STATED EXERCISE »
Copy every entry precisely.

Dataset rows:
_ _ _ _ _
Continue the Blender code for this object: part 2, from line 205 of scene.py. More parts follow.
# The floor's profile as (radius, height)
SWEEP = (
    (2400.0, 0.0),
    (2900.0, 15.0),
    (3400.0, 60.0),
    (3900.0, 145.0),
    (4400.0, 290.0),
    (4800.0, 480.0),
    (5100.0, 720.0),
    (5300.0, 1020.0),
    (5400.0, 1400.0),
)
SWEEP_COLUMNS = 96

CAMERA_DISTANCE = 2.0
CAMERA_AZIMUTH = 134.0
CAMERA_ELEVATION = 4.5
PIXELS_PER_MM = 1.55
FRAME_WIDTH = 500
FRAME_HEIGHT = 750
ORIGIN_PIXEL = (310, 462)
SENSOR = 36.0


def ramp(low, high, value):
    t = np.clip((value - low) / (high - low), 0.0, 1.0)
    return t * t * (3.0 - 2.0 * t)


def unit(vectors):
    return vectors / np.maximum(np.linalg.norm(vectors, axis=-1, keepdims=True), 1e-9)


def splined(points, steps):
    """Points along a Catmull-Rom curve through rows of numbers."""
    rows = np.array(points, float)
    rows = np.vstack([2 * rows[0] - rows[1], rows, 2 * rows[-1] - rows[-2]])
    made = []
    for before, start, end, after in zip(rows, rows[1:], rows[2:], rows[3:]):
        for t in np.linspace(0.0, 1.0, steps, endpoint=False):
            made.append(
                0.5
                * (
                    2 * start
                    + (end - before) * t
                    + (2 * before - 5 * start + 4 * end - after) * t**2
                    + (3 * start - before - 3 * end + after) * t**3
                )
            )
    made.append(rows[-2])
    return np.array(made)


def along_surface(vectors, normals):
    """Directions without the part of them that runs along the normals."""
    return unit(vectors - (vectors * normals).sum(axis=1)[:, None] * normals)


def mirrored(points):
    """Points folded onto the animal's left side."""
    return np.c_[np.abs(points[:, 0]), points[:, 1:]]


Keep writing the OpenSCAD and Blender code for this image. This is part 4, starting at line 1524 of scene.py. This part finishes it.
_ _ _ _ _
TASK ANSWER »
Continue the Blender code for this object: part 2, from line 205 of scene.py. More parts follow.
# The floor's profile as (radius, height)
SWEEP = (
    (2400.0, 0.0),
    (2900.0, 15.0),
    (3400.0, 60.0),
    (3900.0, 145.0),
    (4400.0, 290.0),
    (4800.0, 480.0),
    (5100.0, 720.0),
    (5300.0, 1020.0),
    (5400.0, 1400.0),
)
SWEEP_COLUMNS = 96

CAMERA_DISTANCE = 2.0
CAMERA_AZIMUTH = 134.0
CAMERA_ELEVATION = 4.5
PIXELS_PER_MM = 1.55
FRAME_WIDTH = 500
FRAME_HEIGHT = 750
ORIGIN_PIXEL = (310, 462)
SENSOR = 36.0


def ramp(low, high, value):
    t = np.clip((value - low) / (high - low), 0.0, 1.0)
    return t * t * (3.0 - 2.0 * t)


def unit(vectors):
    return vectors / np.maximum(np.linalg.norm(vectors, axis=-1, keepdims=True), 1e-9)


def splined(points, steps):
    """Points along a Catmull-Rom curve through rows of numbers."""
    rows = np.array(points, float)
    rows = np.vstack([2 * rows[0] - rows[1], rows, 2 * rows[-1] - rows[-2]])
    made = []
    for before, start, end, after in zip(rows, rows[1:], rows[2:], rows[3:]):
        for t in np.linspace(0.0, 1.0, steps, endpoint=False):
            made.append(
                0.5
                * (
                    2 * start
                    + (end - before) * t
                    + (2 * before - 5 * start + 4 * end - after) * t**2
                    + (3 * start - before - 3 * end + after) * t**3
                )
            )
    made.append(rows[-2])
    return np.array(made)


def along_surface(vectors, normals):
    """Directions without the part of them that runs along the normals."""
    return unit(vectors - (vectors * normals).sum(axis=1)[:, None] * normals)


def mirrored(points):
    """Points folded onto the animal's left side."""
    return np.c_[np.abs(points[:, 0]), points[:, 1:]]


Keep writing the OpenSCAD and Blender code for this image. This is part 4, starting at line 1524 of scene.py. This part finishes it.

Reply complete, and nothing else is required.